Royal Palace– Il Tabarro

Kurt Weill et Puccini les pieds dans l’eau…..

Royal Palace– Il Tabarro

Une création inédite en France, une nouvelle production d’un classique. Six mois après L’Hirondelle inattendue de Simon Laks couplée avec L’Enfant et les Sortilèges de Maurice Ravel (voir WT 4927 du 22 décembre 2015), Valérie Chevalier, directrice de l’Opéra national de Montpellier Languedoc Roussillon récidive avec le doublé Royal Palace de Kurt Weill, en première scénique mondiale, associé à Il Tabarro de Puccini et en confie la réalisation à Marie-Eve Signeyrole, metteur en scène en résidence pour la saison 2016/2017.

Les deux œuvres ont peu de choses en commun si ce n’est l’époque de leur création – le premier quart du 20ème siècle – et le thème qui les relie en filigrane - le mari, la femme et l’amant - sujet de vaudeville détourné en drame et mélodrame chez l’un et l’autre des compositeurs. Aucune autre similitude figure au générique de ces deux opéras.

Mais Royal Palace, deuxième tentative lyrique d’un Kurt Weill d’à peine 26 ans, est-il vraiment un opéra ? Il ne s’y passe pratiquement rien. Au bord d’un lac, dans les jardins d’un hôtel de luxe, six personnages errent en quête de sens… Une femme (Déjanira) est convoitée par trois hommes, son mari, son amant d’hier et celui de demain. Ils n’ont pas de noms, ils sont désignés par leur fonction. Chacun exprime à Déjanire son amour, ses désirs, ses regrets et, pour l’amuser, lui font des cadeaux, un dîner exotique, un voyage, un ballet … Elle n’en veut pas, elle ne veut plus de cette vie et se jette dans le lac. Une soprano commente ses pulsions en coulisses. Deux pêcheurs, un jeune, un vieux, pauvres hères ont observé ces oisifs sans souci…

L’écrivain polémiste Alsacien Ivan Goll a conçu le livret d’après le poète et dramaturge Georg Kaiser, qui avait déjà inspiré Le Protagoniste, le tout premier opéra de Kurt Weill. Celui-ci bouscule les traditions, les fait basculer dans un kaléidoscope sonore où quelques jets d’atonalité se fondent dans les harmonies traditionnelles, rebondissent sur du jazz, du folk, des danses -valses, fox trot, tangos – des coups de klaxon et les bouffées de mélancolie de musiques juives (comme Offenbach Weill était fils de cantor). Et, pour que l’ensemble devienne une sorte de prototype de Théâtre total, il lui injecte même du cinéma !

A sa création en 1927 au Staatsoper de Berlin, toutes ces audaces additionnées réservèrent un accueil mitigé à celui qui allait devenir le père de l’universel Opéra de Quat’sous, de Grandeur et décadence de la ville de Mahagonny et de quelques autres succès planétaires.
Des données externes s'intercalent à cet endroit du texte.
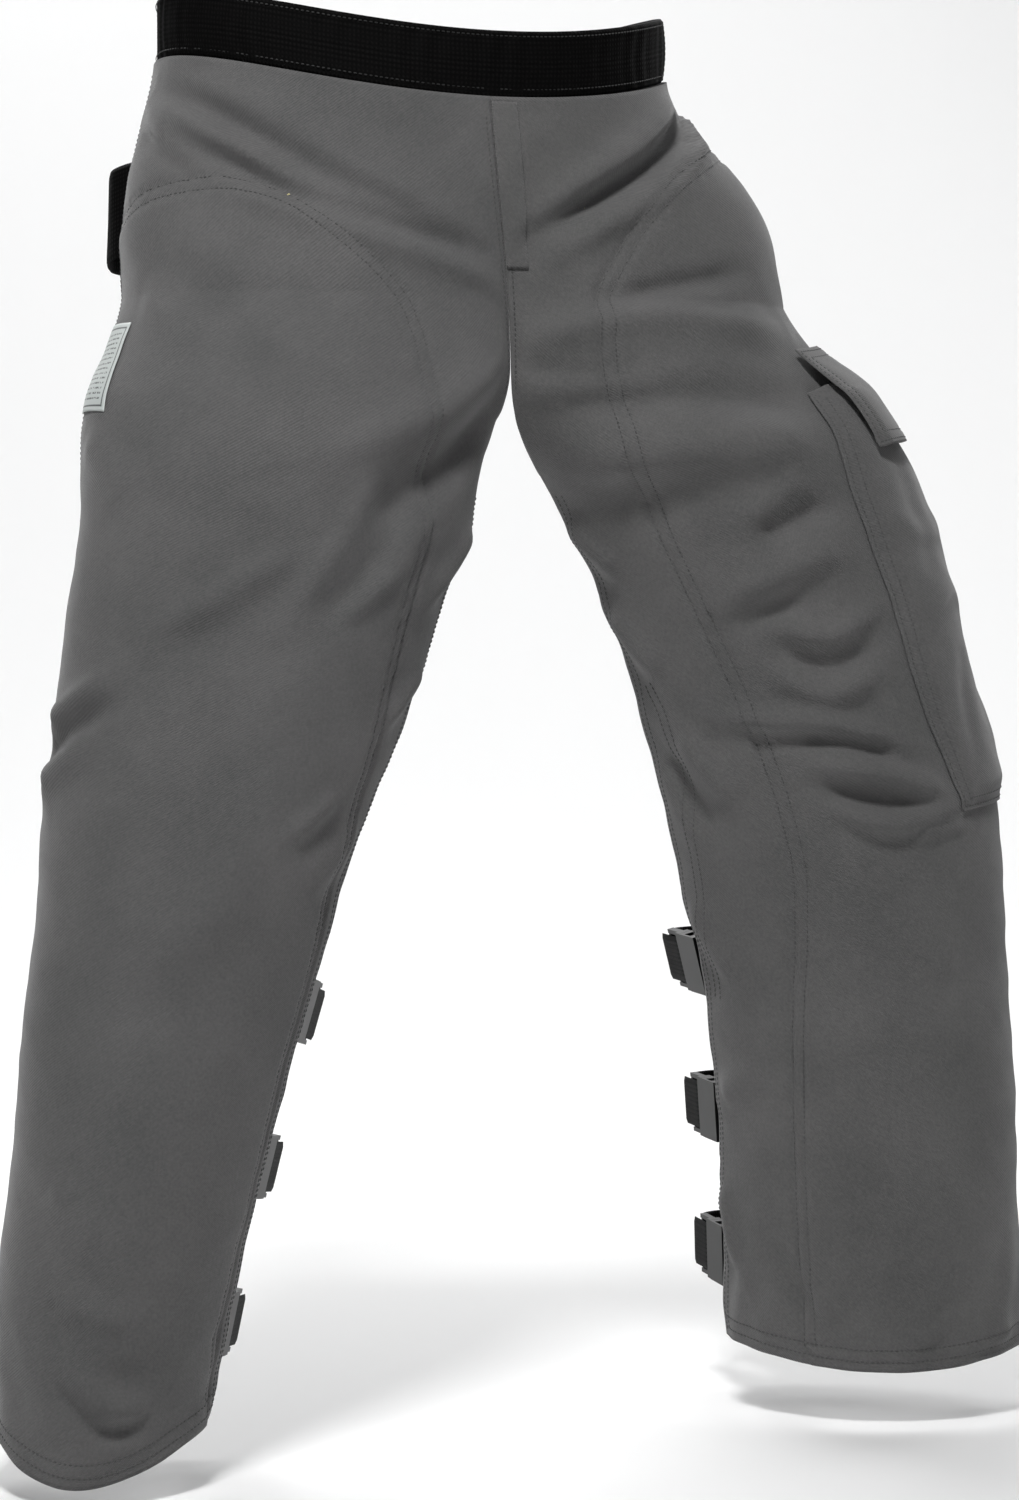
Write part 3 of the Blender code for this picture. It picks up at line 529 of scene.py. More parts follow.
# Printed satin ribbon: pale grey, with a thin dark frame and plain grey bars where words would be.
def makeLabel():
    material, tree, shader = newMaterial("printedSatin", Roughness=0.5, Sheen_Weight=0.1)
    uv = addNode(tree, "ShaderNodeUVMap", {"uv_map": "clothLength"})
    split = addNode(tree, "ShaderNodeSeparateXYZ", links={"Vector": (uv, "UV")})

    def test(operation, source, output, limit):
        return addNode(tree, "ShaderNodeMath", {"operation": operation}, {1: limit}, {0: (source, output)})

    def times(first, second):
        return addNode(tree, "ShaderNodeMath", {"operation": "MULTIPLY"}, links={0: (first, 0), 1: (second, 0)})

    def inside(low, high):
        fromLeft, toRight = test("GREATER_THAN", split, "X", low), test("LESS_THAN", split, "X", 1 - low)
        fromTop, toBottom = test("GREATER_THAN", split, "Y", high), test("LESS_THAN", split, "Y", 1 - high)
        return times(times(fromLeft, toRight), times(fromTop, toBottom))

    frameOuter, frameInner, words = inside(0.06, 0.05), inside(0.085, 0.07), inside(0.15, 0.12)
    line = addNode(tree, "ShaderNodeMath", {"operation": "SUBTRACT"},
                   links={0: (frameOuter, 0), 1: (frameInner, 0)})
    rows = addNode(tree, "ShaderNodeMath", {"operation": "PINGPONG"}, {1: 0.028}, {0: (split, "Y")})
    bar = test("GREATER_THAN", rows, 0, 0.018)
    breaks = addNode(tree, "ShaderNodeTexNoise", inputs={"Scale": 34.0, "Detail": 0.0},
                     links={"Vector": (uv, "UV")})
    gap = test("GREATER_THAN", breaks, "Fac", 0.47)
    ink = addNode(tree, "ShaderNodeMath", {"operation": "MAXIMUM"},
                  links={0: (line, 0), 1: (times(times(bar, gap), words), 0)})
    colour = addNode(tree, "ShaderNodeMix", {"data_type": "RGBA"}, links={0: (ink, 0)})
    colour.inputs[6].default_value = hexColour("#C3C9C7")
    colour.inputs[7].default_value = hexColour("#5C6160")
    tree.links.new(colour.outputs[2], shader.inputs["Base Color"])
    return material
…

Exil forcé à l’arrivée au pouvoir d’Hitler, à Paris puis aux Etats Unis. Les œuvres de Weill sont mises à l’index, leurs partitions brûlées… Il fallut attendre 1971 pour que Gunther Schuller, compositeur et Noam Sheriff, chef d’orchestre en reconstituent l’ensemble. Une première version de concert eut lieu à Londres en 2000. Montpellier en produit donc la première réalisation sur scène.
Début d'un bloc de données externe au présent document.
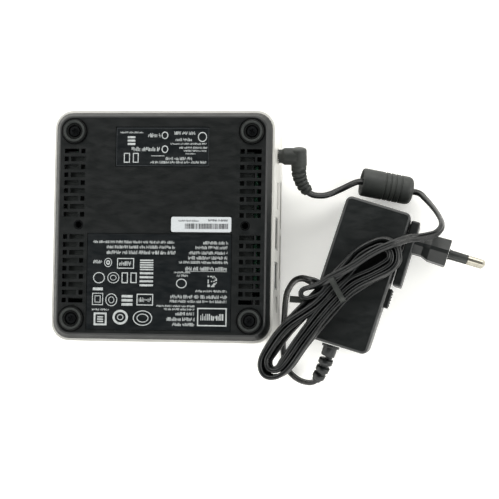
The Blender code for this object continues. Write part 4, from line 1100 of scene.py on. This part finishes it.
def make_regulatory_print():
    """Print on the large label, with a patch of random squares among it."""
    rng = random.Random(21)
    boxes = print_boxes(REGULATORY_LINES, REGULATORY_FRAMES, REGULATORY_BLOCKS, rng)
    for _ in range(26):
        column, row = rng.randrange(8), rng.randrange(9)
        x, y = 23.9 + 0.58 * column, -30.6 + 0.62 * row
        boxes.append((x, y, x + 0.56, y + 0.6))
    add_piece("regulatory_print", print_mesh(boxes, REGULATORY_RINGS), "ink_light", "bottom_cover", 0)


def make_wireless_print():
    """Print on the small label, and the line round its edge."""
    boxes = print_boxes(WIRELESS_LINES, WIRELESS_FRAMES, WIRELESS_BLOCKS, random.Random(34))
    add_piece("wireless_print", print_mesh(boxes, WIRELESS_RINGS), "ink_light", "bottom_cover", 0)
    edge = frame_boxes(-23.4, 29.8, 23.4, 48.9, 0.22)
    add_piece("wireless_outline", print_mesh(edge, [], 0.02), "ink_dark", "bottom_cover", 0)


def make_barcode_print():
    """Random bars and two lines of marks on the paper label."""
    rng = random.Random(55)
    boxes = []
    x = 12.0
    while x < 33.4:
        wide = rng.choice((0.16, 0.16, 0.32, 0.48))
        boxes.append((x, -1.7, x + wide, 1.0))
        x += wide + rng.choice((0.18, 0.18, 0.36))
    boxes += greeked(8.6, 1.9, 19.1, 2.8, rng) + greeked(23.7, 2.1, 34.0, 3.2, rng)
    add_piece("barcode_print", print_mesh(boxes, []), "ink_black", "bottom_cover", 0)


# ---- connectors ----

def strips(low, high, axis, count, fill):
    """A row of equal strips between two corners along an axis."""
    boxes = []
    pitch = (high[axis] - low[axis]) / count
    for index in range(count):
        start, end = list(low), list(high)
        start[axis] = low[axis] + pitch * index + pitch * (1 - fill) / 2
        end[axis] = start[axis] + pitch * fill
        boxes.append((start, end))
    return boxes


def make_port_insides():
    """Tongues and contacts inside the connectors."""
    tongues = [
        ((40.9, -28.6, 24.9), (53.6, -19.4, 26.9)), ((40.9, -28.6, 33.1), (53.6, -19.4, 35.1)),
        ((45.9, 12.9, 23.8), (53.8, 21.5, 24.9)), ((45.9, -41.0, 23.4), (53.8, -36.2, 24.3)),
        ((-53.6, -21.6, 24.9), (-40.9, -12.4, 26.7)), ((-53.6, 12.4, 24.9), (-40.9, 21.6, 26.7))]
    for index, box in enumerate(tongues):
        bevel(add_piece(f"port_tongue_{index}", boxes_mesh([box]), "black_plastic", "chassis"), 0.15)
    rows_of_contacts = [
        ((44.0, -28.0, 24.78), (53.2, -20.0, 25.0), 4, 0.4),
        ((44.0, -28.0, 32.98), (53.2, -20.0, 33.2), 4, 0.4),
        ((-53.2, -21.0, 24.78), (-44.0, -13.0, 25.0), 4, 0.4),
        ((-53.2, 13.0, 24.78), (-44.0, 21.0, 25.0), 4, 0.4),
        ((46.5, 13.3, 23.7), (53.6, 21.1, 25.0), 9, 0.5),
        ((46.5, -40.7, 23.3), (53.6, -36.5, 24.4), 7, 0.5),
        ((38.0, -7.2, 30.2), (52.0, 1.8, 30.6), 8, 0.4)]
    contacts = []
    for low, high, count, fill in rows_of_contacts:
        contacts += strips(low, high, 1, count, fill)
    add_piece("port_contacts", boxes_mesh(contacts), "gold", "chassis")


# ---- circuit boards ----

def add_chip(bodies, legs, x, y, wide, deep, high, floor):
    """A flat package with a row of small legs along two sides."""
    bodies.append(((x - wide / 2, y - deep / 2, floor + 0.1), (x + wide / 2, y + deep / 2, floor + high)))
    count = max(3, int(wide / 0.9))
    for side in (-1, 1):
        edge = y + side * deep / 2
        low, high_y = min(edge, edge + side * 0.7), max(edge, edge + side * 0.7)
        legs.extend(strips((x - wide / 2 + 0.3, low, floor),
                           (x + wide / 2 - 0.3, high_y, floor + 0.25), 0, count, 0.5))


def make_board_parts():
    """Chips, chokes and capacitors on the side of the main board that faces the drive."""
    rng = random.Random(89)
    bodies, legs, tiny = [], [], []
    for x, y, wide, deep, high in (
            (17.0, -3.5, 13.0, 13.0, 1.3), (-42.0, -28.0, 6.0, 5.0, 1.0), (37.5, 26.5, 5.0, 7.0, 1.1),
            (18.0, 40.5, 9.0, 6.0, 1.2), (-12.0, 42.5, 8.0, 5.0, 1.1), (-42.0, 30.0, 5.0, 6.0, 1.0),
            (-18.0, -43.5, 7.0, 5.0, 1.1), (30.5, -2.0, 5.0, 6.0, 1.0)):
        add_chip(bodies, legs, x, y, wide, deep, high, BOARD_TOP)
    bevel(add_piece("board_chips", boxes_mesh(bodies), "black_plastic", "chassis"), 0.12)
    add_piece("chip_legs", boxes_mesh(legs), "nickel", "chassis")
    zones = ((-1.0, -12.0, 4.0, 36.0), (6.0, 36.0, 36.0, 47.0), (-34.0, 37.5, -3.0, 48.0),
             (-34.0, -49.0, 3.0, -38.0), (-50.0, -46.0, -37.0, -40.0), (27.5, 9.0, 34.0, 33.0))
    for x0, y0, x1, y1 in zones:
        for _ in range(int((x1 - x0) * (y1 - y0) / AREA_PER_SMALL_PART)):
            x, y = rng.uniform(x0, x1 - 1.2), rng.uniform(y0, y1 - 1.2)
            wide, deep = rng.choice(((1.0, 0.5), (0.5, 1.0), (1.5, 0.8), (0.8, 1.5)))
            tiny.append(((x, y, BOARD_TOP), (x + wide, y + deep, BOARD_TOP + 0.5)))
    add_piece("board_small_parts", boxes_mesh(tiny), "tan_ceramic", "chassis", 0)
    chokes = [((x, y, BOARD_TOP), (x + 5.0, y + 5.0, BOARD_TOP + 3.0))
              for x, y in ((-48.5, -9.0), (-48.5, 4.2), (35.0, -48.5), (28.0, 42.5))]
    bevel(add_piece("board_chokes", boxes_mesh(chokes), "choke_grey", "chassis"), 0.5, 3)
    cans = bmesh.new()
    can = [(2.0, 0.0), (2.05, 0.3), (2.05, 3.6), (1.9, 4.0), (1.2, 4.05)]
    for x, y in ((-40.0, 40.5), (-45.5, 40.5), (9.0, -46.0), (14.0, -46.0), (40.0, 45.5), (46.0, 45.5)):
        add_loft(cans, [circle(radius, BOARD_TOP + height, (x, y), 32) for radius, height in can])
    add_piece("board_capacitors", finish_mesh(cans), "aluminium", "chassis", 40.0)


def make_module_chips():
    """Chips on both memory modules, and a metal shield on the wireless card."""
    for index, node in enumerate(("memory_module_lower", "memory_module_upper")):
        low, high = node_box(node)
        middle = (low.z + high.z) / 2
        boxes = [((low.x + 5.0, y - 4.0, middle + 0.3), (low.x + 17.5, y + 4.0, high.z + 0.02))
                 for y in (-25.0, -8.4, 8.2, 24.8)]
        bevel(add_piece(f"memory_chips_{index}", boxes_mesh(boxes), "black_plastic", "chassis"), 0.12)
    top = node_box("wireless_card")[1].z
    shield = boxes_mesh([((13.0, -36.0, top - 0.4), (27.0, -19.0, top + 0.05))])
    bevel(add_piece("wireless_shield", shield, "nickel", "chassis"), 0.3, 3)


def make_fan_details():
    """Hub cap on the blower's rotor."""
    low, high = node_box("fan_rotor")
    centre = (low + high) / 2
    hub = [(8.6, high.z - 0.4), (8.6, high.z + 0.1), (8.0, high.z + 0.35), (3.0, high.z + 0.4)]
    matrix = Matrix.Translation((centre.x, centre.y, 0.0))
    add_piece("rotor_cap", turned_mesh(hub, matrix), "black_plastic", "fan_rotor", 40.0)


def main():
    make_camera()
    cord, path = make_cord()
    on_cord = [make_plug(), make_plug_boot(), make_supply_boot(), make_ferrite(), make_tie(),
               make_tie_tail()]
    for make in (make_stage, make_lights, dress_nodes, soften_nodes, make_pin_sleeves,
                 make_supply_details, make_feet, make_mount_inserts, make_regulatory_print,
                 make_wireless_print, make_barcode_print, make_port_insides, make_board_parts,
                 make_module_chips, make_fan_details):
        make()


main()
Le lien imaginé par Marie-Eve Signeyrole pour relier le drôle de huis clos de Weill à la première partie du Triptyque-Il Trittico vériste de Puccini, tient du rêve aquatique…. Michele, le mari jaloux de la Giorgetta d’Il Tabarro se serait endormi dans la cale de sa péniche amarrée en bord de Seine…. Un cauchemar surréaliste l’entraîne sur les vies déviées d’une femme et de trois hommes rescapés d’un crash aérien. Se servant d’un des cadeaux offert à la Déjanire de Royal Palace, Signeyrole imagine une promenade en avion s’achevant par une chute dans l’océan. Royal Palace devient ainsi le nom de l’avion et les bords du lac se transforment en mer démontée.
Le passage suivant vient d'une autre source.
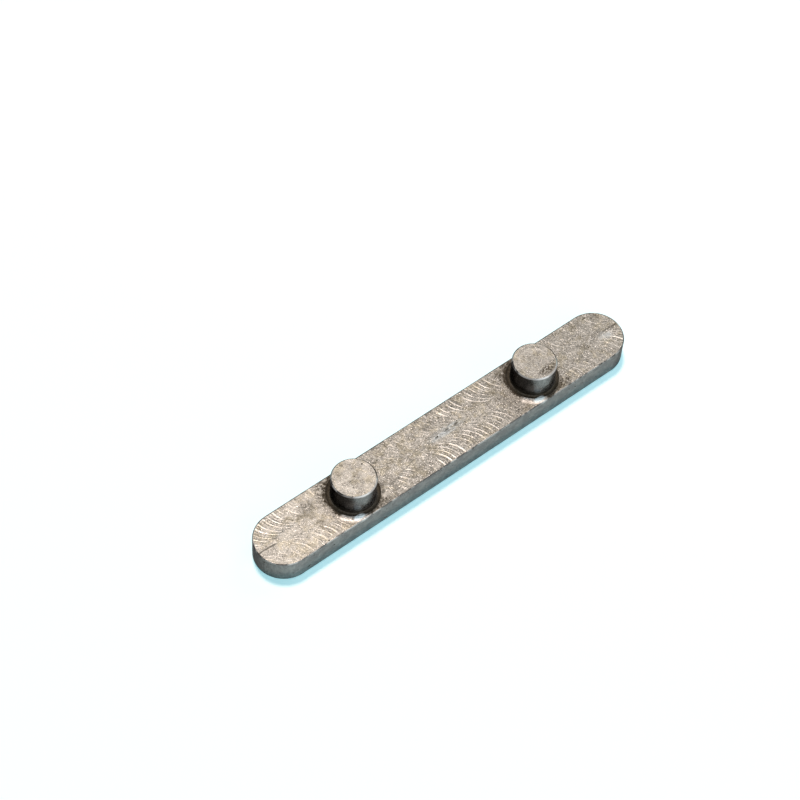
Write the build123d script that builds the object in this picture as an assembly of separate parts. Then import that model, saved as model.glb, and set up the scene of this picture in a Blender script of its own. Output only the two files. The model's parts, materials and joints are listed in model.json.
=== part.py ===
"""Two-peg parallel key: a round-ended flat key with two locating pegs, machined from one piece of key bar.

The back face lies on z = 0 with its centre at the origin, the length runs along X and the pegs point up.
"""

import os

from build123d import *

# Driving dimensions, in millimetres.
key_length = 60.0  # overall, over the two round ends
key_width = 8.0  # across the two driving flats; the ends are half rounds of this width
key_thickness = 3.5  # back face to shoulder face
key_edge_round = 0.18  # radius that tumbling leaves on the outline's edges

peg_diameter = 6.0
peg_height = 3.5  # above the shoulder face
peg_spacing = 30.0  # centre to centre, along the length
peg_edge_chamfer = 0.18  # round the top of each peg

relief_width = 0.55  # ring that the cutter leaves round the foot of each peg
relief_depth = 0.18  # below the shoulder face, and the radius of the cutter's corner


def key_bar():
    """The flat round-ended bar with its tumbled edges."""
    bar = extrude(SlotOverall(key_length, key_width), key_thickness)
    outline = bar.edges().group_by(Axis.Z)[0] + bar.edges().group_by(Axis.Z)[-1]
    return fillet(outline, key_edge_round)


def peg():
    """One peg, standing on the shoulder face, with its top edge chamfered."""
    column = extrude(Circle(peg_diameter / 2), peg_height)
    column = chamfer(column.edges().group_by(Axis.Z)[-1], peg_edge_chamfer)
    return Pos(0, 0, key_thickness) * column


def relief_cutter():
    """The ring cut away round a peg's foot: a rounded corner at the peg, then a dish up to the shoulder face."""
    peg_wall = peg_diameter / 2
    corner_end = peg_wall + relief_depth
    floor_z = key_thickness - relief_depth
    outer = (peg_wall + relief_width, key_thickness)
    corner = CenterArc((corner_end, key_thickness), relief_depth, 180, 90)
    dish = TangentArc((corner_end, floor_z), outer, tangent=(1, 0))
    lid = Line(outer, (peg_wall, key_thickness))
    return revolve(Plane.XZ * make_face([corner, dish, lid]), Axis.Z)


def two_peg_key():
    """The whole key, as one solid."""
    key = key_bar()
    for side in (-1, 1):
        place = Pos(side * peg_spacing / 2, 0, 0)
        key = key + place * peg() - place * relief_cutter()
    return key


os.makedirs("parts", exist_ok=True)
export_step(two_peg_key(), "parts/two_peg_key.step")
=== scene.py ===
import json
import math

import bpy
from mathutils import Matrix, Vector


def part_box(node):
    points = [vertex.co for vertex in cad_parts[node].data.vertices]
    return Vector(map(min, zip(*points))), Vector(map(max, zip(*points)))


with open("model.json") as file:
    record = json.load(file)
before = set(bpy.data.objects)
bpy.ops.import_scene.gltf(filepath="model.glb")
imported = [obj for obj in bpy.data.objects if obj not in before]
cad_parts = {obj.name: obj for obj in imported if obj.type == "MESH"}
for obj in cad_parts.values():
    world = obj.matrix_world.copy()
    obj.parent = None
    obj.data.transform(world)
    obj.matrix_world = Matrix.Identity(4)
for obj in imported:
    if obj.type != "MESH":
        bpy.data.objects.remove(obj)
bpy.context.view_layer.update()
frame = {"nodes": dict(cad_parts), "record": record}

print("frame loaded:", len(frame["nodes"]), "node")

mm = 0.001
black = (0, 0, 0, 1)
white = (1, 1, 1, 1)

keyLow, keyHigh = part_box("two_peg_key")
keyCentre = Vector(((keyLow.x + keyHigh.x) / 2, (keyLow.y + keyHigh.y) / 2, keyLow.z))
mounts = {mount["name"]: mount for mount in frame["record"]["mounts"]}

# the key's own sizes in millimetres, for the marks that are measured on it
pegX = mounts["peg_right"]["pos_m"][0] / mm
pegRadius = mounts["peg_left"]["dims"]["r_mm"]
shoulder = mounts["shoulder_face"]["pos_m"][2] / mm
top = keyHigh.z / mm
halfWidth = keyHigh.y / mm
halfLength = keyHigh.x / mm

cameraSetup = {
    "azimuth": -42.28,  # degrees, 0 looks along +Y
    "elevation": 55.12,
    "roll": 4.31,
    "distance": 0.2944,
    "lens": 101.4,
    "sensor": 36.0,
    "nearest": 0.01,  # nothing closer than this shows
    "aimRight": -0.00561,  # where the lens points, from the key's centre
    "aimUp": 0.00632,
}


def addCamera(setup):
    azimuth, elevation, roll = (math.radians(setup[k]) for k in ("azimuth", "elevation", "roll"))
    level = Vector((math.cos(azimuth), math.sin(azimuth), 0))
    flatBack = Vector((math.sin(azimuth), -math.cos(azimuth), 0))
    back = math.cos(elevation) * flatBack + Vector((0, 0, math.sin(elevation)))
    right = math.cos(roll) * level + math.sin(roll) * back.cross(level)
    up = back.cross(right)
    aim = keyCentre + setup["aimRight"] * right + setup["aimUp"] * up
    data = bpy.data.cameras.new("camera")
    data.lens = setup["lens"]
    data.sensor_width = setup["sensor"]
    data.clip_start = setup["nearest"]
    camera = bpy.data.objects.new("camera", data)
    bpy.context.scene.collection.objects.link(camera)
    turn = Matrix((right, up, back)).transposed().to_4x4()
    camera.matrix_world = Matrix.Translation(aim + setup["distance"] * back) @ turn
    bpy.context.scene.camera = camera


addCamera(cameraSetup)
print("camera placed")


def newMaterial(name):
    material = bpy.data.materials.new(name)
    material.use_nodes = True
    material.node_tree.nodes.clear()
    return material


def feed(tree, value, socket):
    # a value is another node's output or a plain number or colour
    if isinstance(value, bpy.types.NodeSocket):
        tree.links.new(value, socket)
    else:
        socket.default_value = value


def calc(tree, operation, *values, clamp=False):
    node = tree.nodes.new("ShaderNodeMath")
    node.operation = operation
    node.use_clamp = clamp
    for value, socket in zip(values, node.inputs):
        feed(tree, value, socket)
    return node.outputs[0]


def chain(tree, operation, values):
    total = values[0]
    for value in values[1:]:
        total = calc(tree, operation, total, value)
    return total


def add(tree, *values):
    return chain(tree, "ADD", values)


def times(tree, *values):
    return chain(tree, "MULTIPLY", values)


def most(tree, *values):
    return chain(tree, "MAXIMUM", values)


def less(tree, value, taken, clamp=False):
    return calc(tree, "SUBTRACT", value, taken, clamp=clamp)


def size(tree, value):
    return calc(tree, "ABSOLUTE", value)


def length(tree, across, along):
    return calc(tree, "SQRT", add(tree, times(tree, across, across), times(tree, along, along)))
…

A son réveil – après l’entracte – Michele retrouve les espaces familiers de la coque de sa péniche et les interrogations de sa vie de couple qui tangue depuis la mort de leur enfant. Malade de jalousie, sur de simples soupçons, il assassine l’un de ses ouvriers puis dissimule son corps dans son manteau, son « Tabarro », sa Houppelande.

Malgré la splendeur des décors et des vidéos qui nous entraînent des nuages d’un ciel d’orage dans les dessous marins, sur la carcasse de l’avion, dans la chambre froide de la solitude de Michele, la lecture ou plus exactement la relecture des deux œuvres par Marie-Eve Signeyrole en dilue et en brouille la compréhension. Sa démarche nous entraîne dans des labyrinthes psychanalytiques qui s’achèvent en chemins sans issue. Les symboles, les énigmes s’amoncellent en points d’interrogations. Quiconque ne connaîtrait pas les détails des livrets originaux, s’y perdrait…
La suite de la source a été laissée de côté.